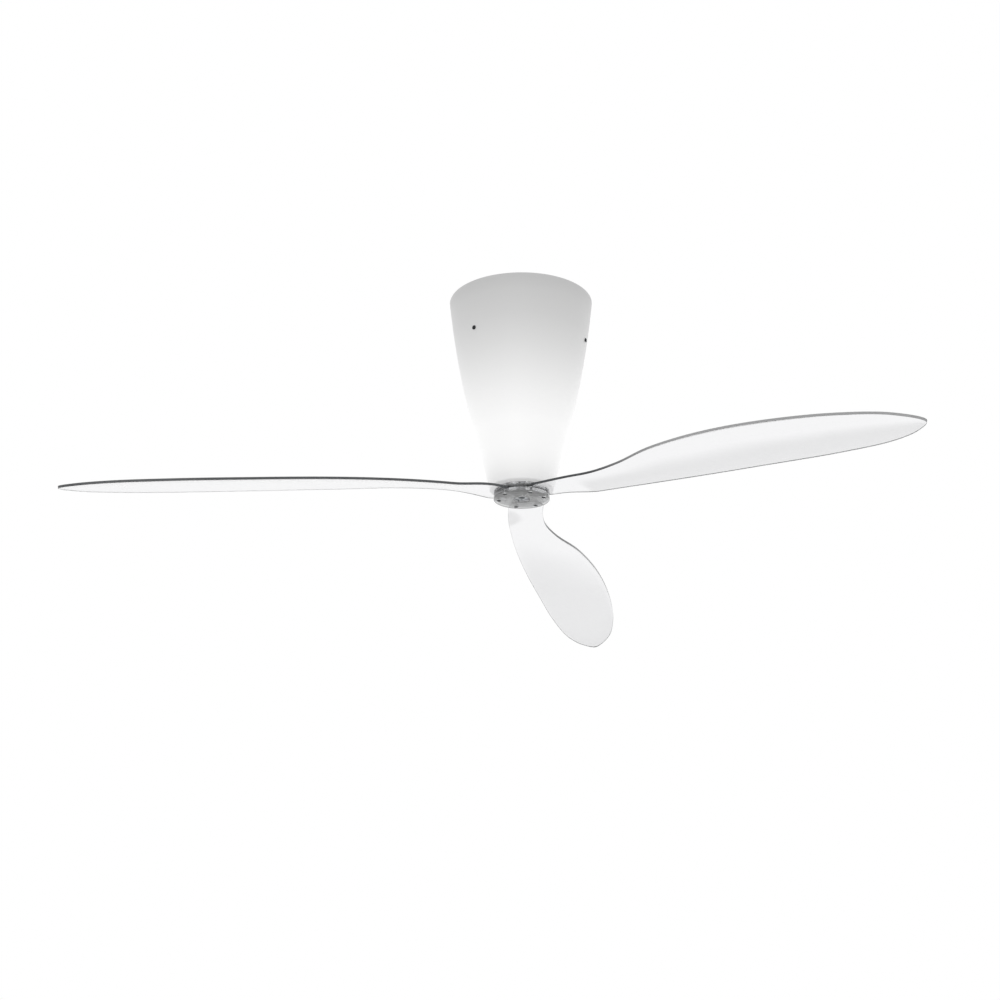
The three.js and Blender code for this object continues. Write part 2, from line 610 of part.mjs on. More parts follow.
const setScrewZ = flangeTop + BOSS_H / 2;
add('hub_flange', cut(
  join(rod(FLANGE_R, flangeBottom, flangeTop), rod(BOSS_R, flangeTop - 1, flangeTop + BOSS_H)),
  rod(SHAFT_R + SHAFT_FIT, flangeBottom - 1, flangeTop + BOSS_H + 1),
  radialRod(SET_SCREW_R + SEAT, SHAFT_R - 2, BOSS_R + 2, 90, setScrewZ),
), 'aluminium');
add('flange_set_screw', radialRod(SET_SCREW_R, SHAFT_R + SEAT, BOSS_R - 0.6, 90, setScrewZ), 'darkSteel');

// each screw carries its nut, let into the top of the upper disc
bladeScrewAt.forEach((at, i) => add(`blade_screw_${i + 1}`, join(
  rod(BLADE_SCREW_R, headTop - 0.5, upperDiscTop - SEAT, at),
  rod(BLADE_SCREW_HEAD_R, hub(SEAT), headTop, at),
  rod(BLADE_NUT_R, nutBottom, nutBottom + BLADE_NUT_T, at, 6),
), 'darkSteel'));

add('hub_washer', ring(HUB_BOLT_R + SEAT, WASHER_R, washerTop - WASHER_T, washerTop), 'steel');
add('hub_bolt', join(
  rod(HUB_BOLT_R, hub(SEAT) + 1, hub(HUB_BOLT_LENGTH)),
  rod(HUB_BOLT_HEAD_R, hub(SEAT), hub(SEAT + HUB_BOLT_HEAD_T - 0.1)),
), 'steel');

// ---------------------------------------------------------------------------- blades
// the droop of an evenly loaded cantilever, as a share of its tip sag
const droop = (q) => (q * q * (6 - 4 * q + q * q)) / 3;

function pitchAt(q) {
  const t = Math.min(q / TWIST_SHARE, 1);
  const twisted = PITCH_ROOT + (PITCH_MID - PITCH_ROOT) * t * t * (3 - 2 * t);
  const outer = Math.max((q - 0.6) / 0.4, 0);
  return twisted + (PITCH_TIP - PITCH_MID) * outer;
}

const freeShare = (out) => Math.max((out - ROOT_R) / (TIP_R - ROOT_R), 0);
const bladeHeight = (out, left) =>
  bladeMiddle - TIP_SAG * droop(freeShare(out)) - left * pitchAt(freeShare(out));

// how far the sheet arches above the straight line between two edge points
function camberAt(right, left, share) {
  const formed = pitchAt(freeShare((right[0] + left[0]) / 2)) / PITCH_MID;
  return CAMBER * formed * Math.hypot(left[0] - right[0], left[1] - right[1]) * 4 * share * (1 - share);
}

function blade(azimuth) {
  const edge = new THREE.CatmullRomCurve3(
    [...LEADING_EDGE, [TIP_R, TIP_OFFSET], ...[...TRAILING_EDGE].reverse()]
      .map(([out, left]) => new THREE.Vector3(out, left, 0)), false, 'centripetal');
  const rows = [[[ROOT_END_R, -ROOT_END_HALF_W], [ROOT_END_R, ROOT_END_HALF_W]]];
  for (let i = 0; i < BLADE_ROWS; i += 1) {
    const t = i / BLADE_ROWS / 2;
    const [right, left] = [edge.getPoint(t), edge.getPoint(1 - t)];
    rows.push([[right.x, right.y], [left.x, left.y]]);
  }
  const position = [];
  const put = (out, left, lift) => position.push(out, left, bladeHeight(out, left) + lift);
  const across = BLADE_STRIPS + 1;
  for (const half of [BLADE_T / 2, -BLADE_T / 2]) {
    for (const [right, left] of rows) {
      for (let k = 0; k < across; k += 1) {
        const share = k / BLADE_STRIPS;
        const [out, aside] = [0, 1].map((axis) => right[axis] + (left[axis] - right[axis]) * share);
        put(out, aside, half + camberAt(right, left, share));
      }
    }
    put(TIP_R, TIP_OFFSET, half);
  }
  const sheet = rows.length * across + 1;
  const top = (i, k) => i * across + k;
  const tip = rows.length * across;
  const index = [];
  const quad = (a, b, c, d) => index.push(a, b, c, a, c, d);
  for (let i = 0; i < rows.length - 1; i += 1) {
    for (let k = 0; k < BLADE_STRIPS; k += 1) {
      quad(top(i, k), top(i + 1, k), top(i + 1, k + 1), top(i, k + 1));
      quad(sheet + top(i, k), sheet + top(i, k + 1), sheet + top(i + 1, k + 1), sheet + top(i + 1, k));
    }
    quad(top(i, 0), sheet + top(i, 0), sheet + top(i + 1, 0), top(i + 1, 0));
    const [leftNow, leftNext] = [top(i, BLADE_STRIPS), top(i + 1, BLADE_STRIPS)];
    quad(leftNow, leftNext, sheet + leftNext, sheet + leftNow);
  }
  const last = rows.length - 1;
  for (let k = 0; k < BLADE_STRIPS; k += 1) {
    index.push(top(last, k), tip, top(last, k + 1));
    index.push(sheet + top(last, k), sheet + top(last, k + 1), sheet + tip);
    quad(top(0, k), top(0, k + 1), sheet + top(0, k + 1), sheet + top(0, k));
  }
  quad(top(last, 0), sheet + top(last, 0), sheet + tip, tip);
  quad(top(last, BLADE_STRIPS), tip, sheet + tip, sheet + top(last, BLADE_STRIPS));
  const shape = new THREE.BufferGeometry();
  shape.setAttribute('position', new THREE.Float32BufferAttribute(position, 3));
  shape.setIndex(index);
  const screws = [-BLADE_SCREW_SPREAD, BLADE_SCREW_SPREAD].map((angle) => polar(BLADE_SCREW_RING_R, angle));
  const drilled = cut(shape, ...screws.map((at) =>
    rod(BLADE_SCREW_R + SEAT, bladeBottom - 1, bladeBottom + BLADE_T + 1, at)));
  return drilled.rotateZ(rad(azimuth));
}
BLADE_AZ.forEach((az, i) => add(`blade_${i + 1}`, blade(az), 'acrylic'));

// -------------------------------------------------------------- electrical pieces
add('receiver_module', box(RECEIVER, carrierTop + SEAT, RECEIVER_AT), 'whitePlastic');
add('run_capacitor', box(CAPACITOR, carrierTop + SEAT, CAPACITOR_AT), 'greyPlastic');
add('terminal_block', box(TERMINAL, carrierTop + SEAT, TERMINAL_AT), 'whitePlastic');
const earthAt = polar(62, 200);
add('earth_screw', join(
  rod(3.6, plateBottom - SEAT - 2.6, plateBottom - SEAT, earthAt),
  rod(2, plateBottom - 9, plateBottom - 1, earthAt),
), 'brass');

// a round lead along a smooth route
function lead(points) {
  const route = new THREE.CatmullRomCurve3(points.map((p) => new THREE.Vector3(...p)));
  const section = new THREE.Shape();
  section.absarc(0, 0, LEAD_R, 0, 2 * Math.PI);
  return new THREE.ExtrudeGeometry(section, { steps: 16, curveSegments: 4, extrudePath: route });
}

const receiverSide = RECEIVER[0] / 2 + 2 * SEAT;
const receiverY = RECEIVER_AT[1];
const leadZ = carrierTop + 11;
const beside = (gap, azimuth, height) => [...polar(MOTOR_R + gap, azimuth), height];
add('motor_lead', lead([
  [-receiverSide, receiverY, leadZ], [-receiverSide - 8, receiverY, leadZ],
  beside(15, MOTOR_LEAD_AZ - 4, leadZ - 14), beside(17, MOTOR_LEAD_AZ - 2, leadExitZ + 9),
  beside(9, MOTOR_LEAD_AZ, leadExitZ), beside(-1, MOTOR_LEAD_AZ, leadExitZ),
]), 'rubber');
add('lamp_lead', lead([
  [receiverSide, receiverY, leadZ], [receiverSide + 8, receiverY, leadZ],
  beside(14, TRAY_INLET_AZ, leadZ - 14), beside(15, TRAY_INLET_AZ, split),
  beside(TRAY_INLET_GAP, TRAY_INLET_AZ, trayTop + 14), beside(TRAY_INLET_GAP, TRAY_INLET_AZ, trayBottom - 3),
]), 'rubber');

export default fan;
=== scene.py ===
# %% [markdown]
# # A ceiling fan with a lamp, in clear acrylic and opal plastic
#
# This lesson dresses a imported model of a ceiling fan. The model's solids are the frame: they hold the
# sizes, the places and the joint that turns the blades. Here each piece gets its fine shape and its
# finish. Lengths are in metres, +Z is up, the ceiling is at z = 0 and one blade points along +Y.

# %% The frame
from math import asin, cos, degrees, hypot, pi, radians, sin

import bmesh
import bpy
from mathutils import Matrix, Vector


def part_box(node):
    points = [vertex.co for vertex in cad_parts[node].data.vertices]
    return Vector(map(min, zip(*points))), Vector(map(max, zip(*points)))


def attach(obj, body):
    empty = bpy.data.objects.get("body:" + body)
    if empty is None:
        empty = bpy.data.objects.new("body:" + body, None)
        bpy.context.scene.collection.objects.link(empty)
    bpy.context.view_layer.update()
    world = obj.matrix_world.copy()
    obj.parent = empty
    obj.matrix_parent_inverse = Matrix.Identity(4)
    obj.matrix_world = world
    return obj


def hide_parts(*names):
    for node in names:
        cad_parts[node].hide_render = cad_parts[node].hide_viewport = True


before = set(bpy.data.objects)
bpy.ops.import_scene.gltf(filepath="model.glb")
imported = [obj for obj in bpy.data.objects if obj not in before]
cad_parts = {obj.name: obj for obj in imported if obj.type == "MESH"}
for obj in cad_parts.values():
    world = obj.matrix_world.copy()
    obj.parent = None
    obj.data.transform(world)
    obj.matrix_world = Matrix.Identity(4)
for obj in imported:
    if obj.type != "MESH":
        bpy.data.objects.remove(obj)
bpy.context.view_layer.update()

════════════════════

From the top of the listing above, restate each line word for word up to and including the line with "add('flange_set_screw', radialRod(SET_SCREW_R, SHAFT_R"; add nothing else.

§ **Result for this exercise**
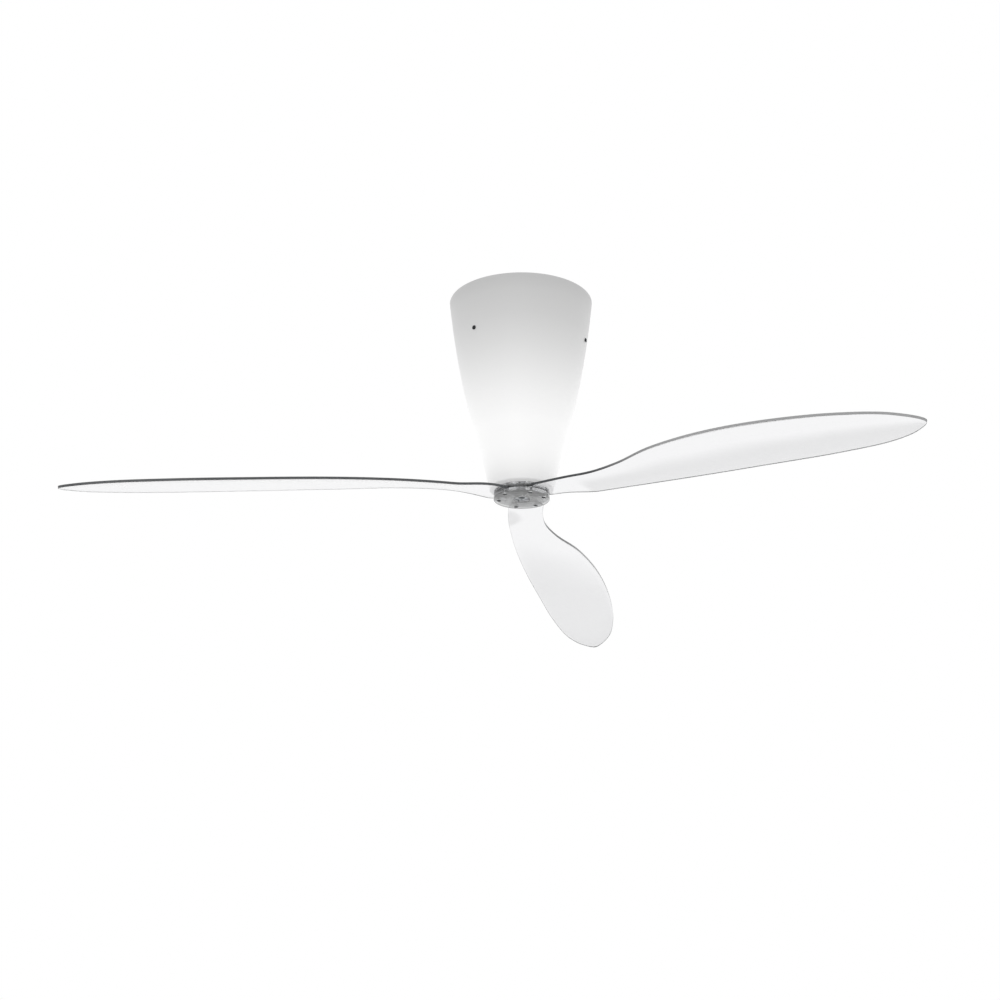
The three.js and Blender code for this object continues. Write part 2, from line 610 of part.mjs on. More parts follow.
const setScrewZ = flangeTop + BOSS_H / 2;
add('hub_flange', cut(
  join(rod(FLANGE_R, flangeBottom, flangeTop), rod(BOSS_R, flangeTop - 1, flangeTop + BOSS_H)),
  rod(SHAFT_R + SHAFT_FIT, flangeBottom - 1, flangeTop + BOSS_H + 1),
  radialRod(SET_SCREW_R + SEAT, SHAFT_R - 2, BOSS_R + 2, 90, setScrewZ),
), 'aluminium');
add('flange_set_screw', radialRod(SET_SCREW_R, SHAFT_R + SEAT, BOSS_R - 0.6, 90, setScrewZ), 'darkSteel');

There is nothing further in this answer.